> _EXERCISE BRIEF_
Return the records exactly as they are.
>> start DATASET EXCERPTS
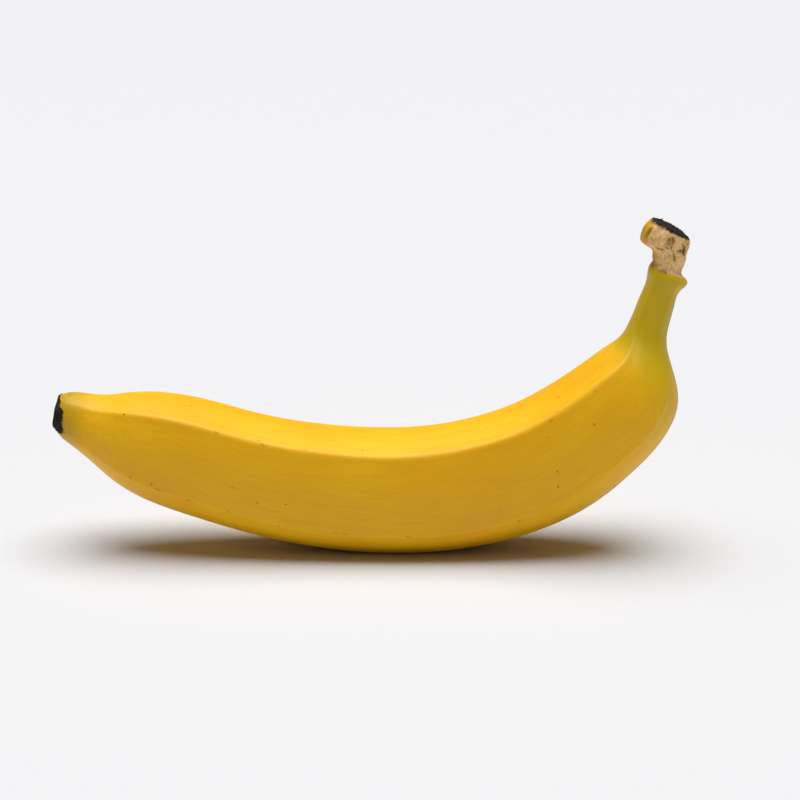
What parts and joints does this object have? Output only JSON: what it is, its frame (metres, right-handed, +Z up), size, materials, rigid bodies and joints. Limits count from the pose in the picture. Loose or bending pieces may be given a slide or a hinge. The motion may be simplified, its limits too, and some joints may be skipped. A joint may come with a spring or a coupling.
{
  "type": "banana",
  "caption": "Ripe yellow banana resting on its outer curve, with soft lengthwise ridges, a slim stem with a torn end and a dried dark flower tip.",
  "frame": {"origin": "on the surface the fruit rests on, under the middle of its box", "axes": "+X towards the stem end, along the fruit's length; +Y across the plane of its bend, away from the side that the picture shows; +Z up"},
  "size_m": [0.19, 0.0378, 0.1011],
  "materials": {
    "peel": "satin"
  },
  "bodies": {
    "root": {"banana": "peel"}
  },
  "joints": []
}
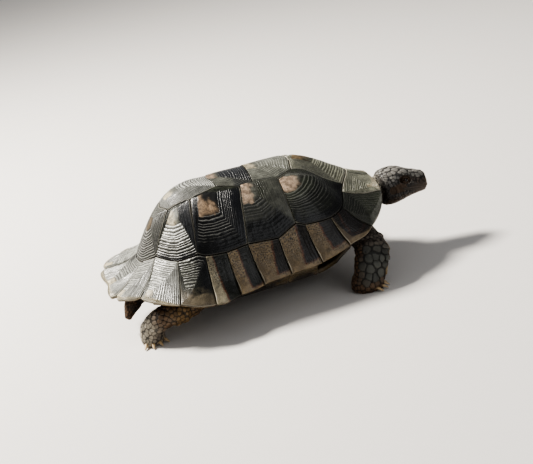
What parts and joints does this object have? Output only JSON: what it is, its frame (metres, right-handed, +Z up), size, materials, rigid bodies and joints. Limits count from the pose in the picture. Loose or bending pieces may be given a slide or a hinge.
>> end DATASET EXCERPTS
> _TASK ANSWER_
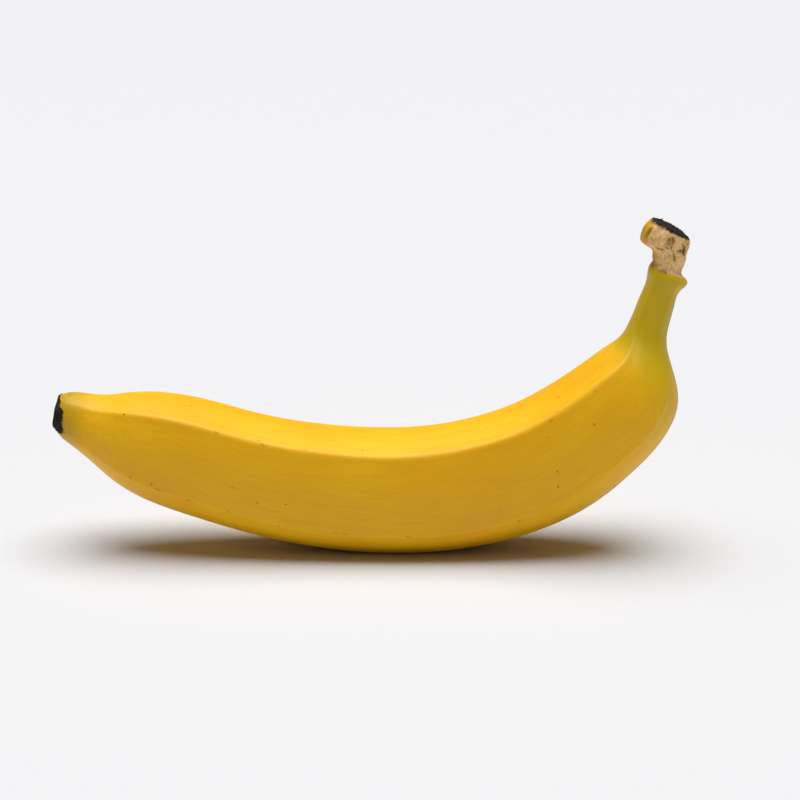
What parts and joints does this object have? Output only JSON: what it is, its frame (metres, right-handed, +Z up), size, materials, rigid bodies and joints. Limits count from the pose in the picture. Loose or bending pieces may be given a slide or a hinge. The motion may be simplified, its limits too, and some joints may be skipped. A joint may come with a spring or a coupling.
{
  "type": "banana",
  "caption": "Ripe yellow banana resting on its outer curve, with soft lengthwise ridges, a slim stem with a torn end and a dried dark flower tip.",
  "frame": {"origin": "on the surface the fruit rests on, under the middle of its box", "axes": "+X towards the stem end, along the fruit's length; +Y across the plane of its bend, away from the side that the picture shows; +Z up"},
  "size_m": [0.19, 0.0378, 0.1011],
  "materials": {
    "peel": "satin"
  },
  "bodies": {
    "root": {"banana": "peel"}
  },
  "joints": []
}
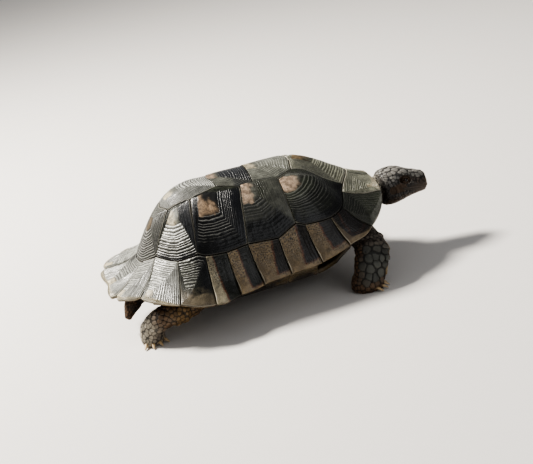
What parts and joints does this object have? Output only JSON: what it is, its frame (metres, right-handed, +Z up), size, materials, rigid bodies and joints. Limits count from the pose in the picture. Loose or bending pieces may be given a slide or a hinge.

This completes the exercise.